## THE EXERCISE
Copy each line below without leaving any out.

>> start

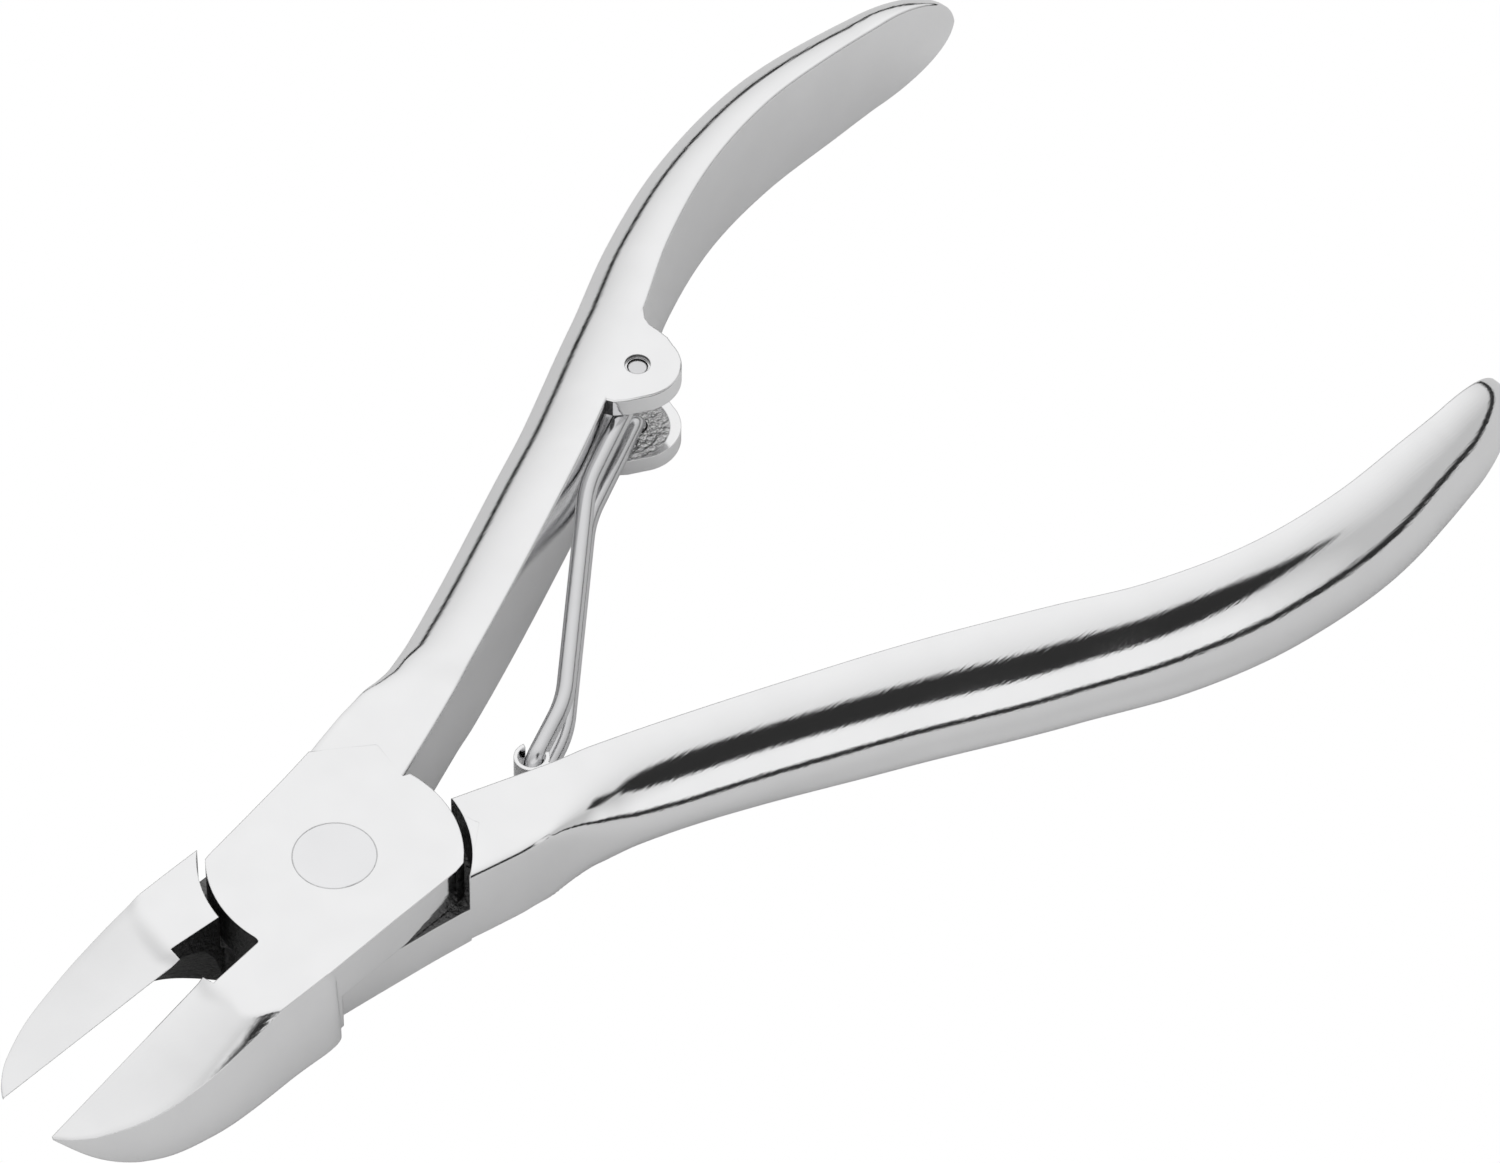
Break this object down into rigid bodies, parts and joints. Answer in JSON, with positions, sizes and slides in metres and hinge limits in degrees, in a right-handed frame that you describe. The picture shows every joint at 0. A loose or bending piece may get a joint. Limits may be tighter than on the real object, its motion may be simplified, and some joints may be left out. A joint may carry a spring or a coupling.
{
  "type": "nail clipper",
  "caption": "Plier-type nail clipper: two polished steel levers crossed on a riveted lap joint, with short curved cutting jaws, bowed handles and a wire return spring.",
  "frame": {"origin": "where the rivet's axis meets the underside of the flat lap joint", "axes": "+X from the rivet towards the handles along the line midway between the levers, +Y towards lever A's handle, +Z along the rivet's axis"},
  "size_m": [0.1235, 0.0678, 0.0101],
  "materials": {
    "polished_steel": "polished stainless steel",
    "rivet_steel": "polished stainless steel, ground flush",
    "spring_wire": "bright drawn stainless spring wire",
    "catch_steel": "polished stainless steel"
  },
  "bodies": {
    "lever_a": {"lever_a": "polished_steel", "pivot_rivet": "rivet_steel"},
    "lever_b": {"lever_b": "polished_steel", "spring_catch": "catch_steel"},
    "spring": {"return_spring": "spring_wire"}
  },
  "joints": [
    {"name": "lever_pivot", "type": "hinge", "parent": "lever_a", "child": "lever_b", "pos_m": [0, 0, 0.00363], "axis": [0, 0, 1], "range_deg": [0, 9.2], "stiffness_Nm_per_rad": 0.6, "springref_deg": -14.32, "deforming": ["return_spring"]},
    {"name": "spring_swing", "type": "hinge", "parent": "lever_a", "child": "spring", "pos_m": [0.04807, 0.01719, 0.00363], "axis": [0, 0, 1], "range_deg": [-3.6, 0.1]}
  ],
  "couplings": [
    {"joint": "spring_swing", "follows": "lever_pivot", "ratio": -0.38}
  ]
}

>> end

## TASK OUTPUT
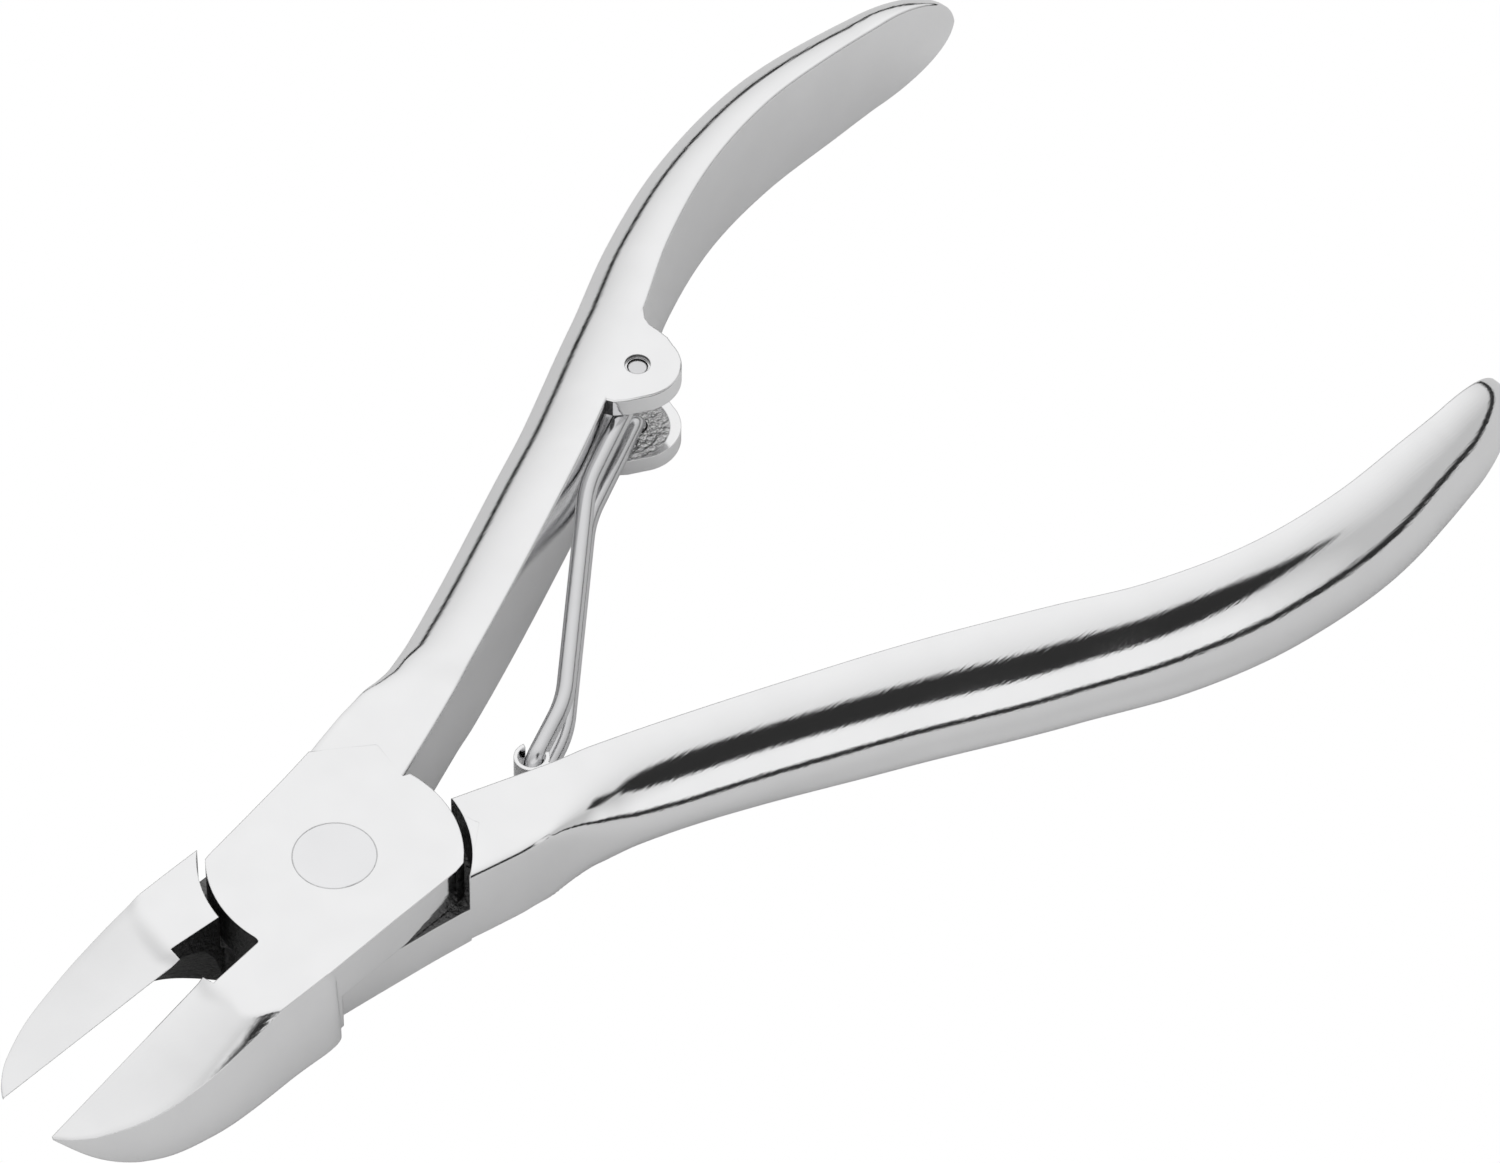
Break this object down into rigid bodies, parts and joints. Answer in JSON, with positions, sizes and slides in metres and hinge limits in degrees, in a right-handed frame that you describe. The picture shows every joint at 0. A loose or bending piece may get a joint. Limits may be tighter than on the real object, its motion may be simplified, and some joints may be left out. A joint may carry a spring or a coupling.
{
  "type": "nail clipper",
  "caption": "Plier-type nail clipper: two polished steel levers crossed on a riveted lap joint, with short curved cutting jaws, bowed handles and a wire return spring.",
  "frame": {"origin": "where the rivet's axis meets the underside of the flat lap joint", "axes": "+X from the rivet towards the handles along the line midway between the levers, +Y towards lever A's handle, +Z along the rivet's axis"},
  "size_m": [0.1235, 0.0678, 0.0101],
  "materials": {
    "polished_steel": "polished stainless steel",
    "rivet_steel": "polished stainless steel, ground flush",
    "spring_wire": "bright drawn stainless spring wire",
    "catch_steel": "polished stainless steel"
  },
  "bodies": {
    "lever_a": {"lever_a": "polished_steel", "pivot_rivet": "rivet_steel"},
    "lever_b": {"lever_b": "polished_steel", "spring_catch": "catch_steel"},
    "spring": {"return_spring": "spring_wire"}
  },
  "joints": [
    {"name": "lever_pivot", "type": "hinge", "parent": "lever_a", "child": "lever_b", "pos_m": [0, 0, 0.00363], "axis": [0, 0, 1], "range_deg": [0, 9.2], "stiffness_Nm_per_rad": 0.6, "springref_deg": -14.32, "deforming": ["return_spring"]},
    {"name": "spring_swing", "type": "hinge", "parent": "lever_a", "child": "spring", "pos_m": [0.04807, 0.01719, 0.00363], "axis": [0, 0, 1], "range_deg": [-3.6, 0.1]}
  ],
  "couplings": [
    {"joint": "spring_swing", "follows": "lever_pivot", "ratio": -0.38}
  ]
}